DIMANCHE 5 DECEMBRE — 20H45
Cinéma Utopia
5 Place Camille Jullian, Bordeaux
Tarif : 7 euros ou ticket d'abonnement Utopia
PIEGE POUR CENDRILLON
André Cayatte
France/Italie, 1965, n&b, 1h55
Scénario de Jean Anouilh et Jean-Baptiste Rossi d'après Sébastien Japrisot
Avec Dany Carrel, Madeleine Robinson, Hubert Noël...
Séance présentée par Eugénie Filho et Marc Moquin, rédacteurs de la revue de cinéma Revus & Corrigés et distributeurs du film.
Stand de consultation et de vente de la revue en partenariat avec la Librairie Mollat.
Une jeune fille se réveille à l'hôpital, victime de graves brûlures et totalement amnésique. On lui dit qu'elle s'appelle Michèle, riche héritière d'un empire de maroquinerie, et que sa cousine Dominique dont elle était très proche a quant à elle péri dans l'incendie dont elle a réchappé. Mais est-elle vraiment celle qu'on lui dit qu'elle est ? Ne serait-elle pas plutôt « l'autre » ?
Dans les années soixante, après des années de dénigrement par les jeunes turcs de la Nouvelle Vague, la réputation d'André Cayatte, symbole de cette « Qualité Française » honnie, a largement perdu de sa superbe. Surnommé sarcastiquement « l’avocat du cinéma Français » par François Truffaut, en référence à sa profession initiale, il est vrai que Cayatte, à l’exception d’un début de carrière porté sur l’adaptation de classiques de la littérature (Zola, Maupassant…), a principalement œuvré dans les films « dossiers », s’intéressant à des affaires judiciaires, matériau jugé alors peu noble car intrinsèquement moral. Pour autant, ce serait oublier que moral ne veut pas forcément dire moralisateur, et que ce qui intéressait Cayatte dans les affaires qu’il adaptait a souvent été de questionner le « bon droit » que les individus, les groupes ou les institutions opposaient à ceux dont ils voulaient faire payer les crimes, en réalité des actes transgressant justement la morale de leur temps. Si Cayatte a bien été un avocat dans la cinématographie française, c’était celui de la défense de l’individu broyé par la calomnie, la pression populaire, l’Histoire, voire-même la vengeance d’état à travers la peine de mort à une époque où se dresser contre était un acte de courage véritable.

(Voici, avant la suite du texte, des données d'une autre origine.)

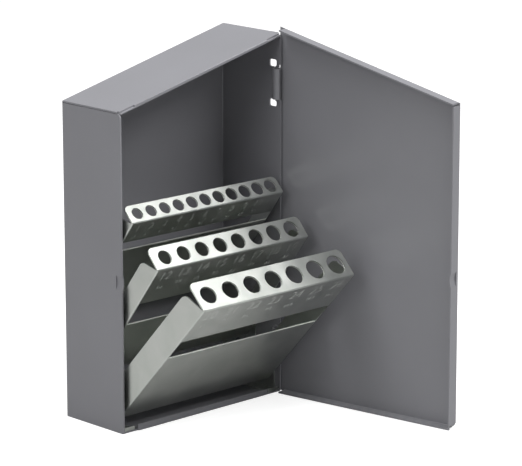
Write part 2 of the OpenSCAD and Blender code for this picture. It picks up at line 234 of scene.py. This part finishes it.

En 1965, dans le creux de la vague, il décide alors d'abandonner ces films « dossier » pour tenter une incursion du côté d'Hitchcock et Clouzot, de leurs thrillers modernes où le trouble identitaire se fait matrice d'un suspense diaboliquement métaphysique. A travers un récit où la linéarité s’effiloche peu à peu à mesure que les témoignages contradictoires s’accumulent sur l’identité du personnage principal, c’est à un gouffre que Cayatte nous convie, celui d’une femme dont l’existence ne tient qu’à ce que les autres disent d’elle. Et cet abîme est d’autant plus attractif qu’il prend la forme d’un thriller constamment retors où nos certitudes et nos préjugés se voient implacablement balayés d’une séquence à l’autre : entre la bourgeoise et la prolétaire, qui a dominé l’autre jusqu’à la tuer ? Film manipulateur sur la manipulation, PIEGE POUR CENDRILLON nous perd dans une spirale étourdissante jusqu’à un final sans concession expliquant sans doute en grande partie l’échec du film à sa sortie.
Aujourd’hui, le film reste étonnant à plus d'un titre. Moderne dans ses thèmes comme dans certains pans de sa mise-en-scène (après un générique quasi Polanskien, il s’ouvre comme une sorte de version française de SECONDS / L’OPÉRATION DIABOLIQUE de John Frankenheimer), porté par la performance bluffante de Dany Carrel dans un triple rôle, secondée par une Madeleine Robinson grandiose de vilénie, PIEGE POUR CENDRILLON mérite largement, après plus de 50 ans d'oubli, d'être redécouvert.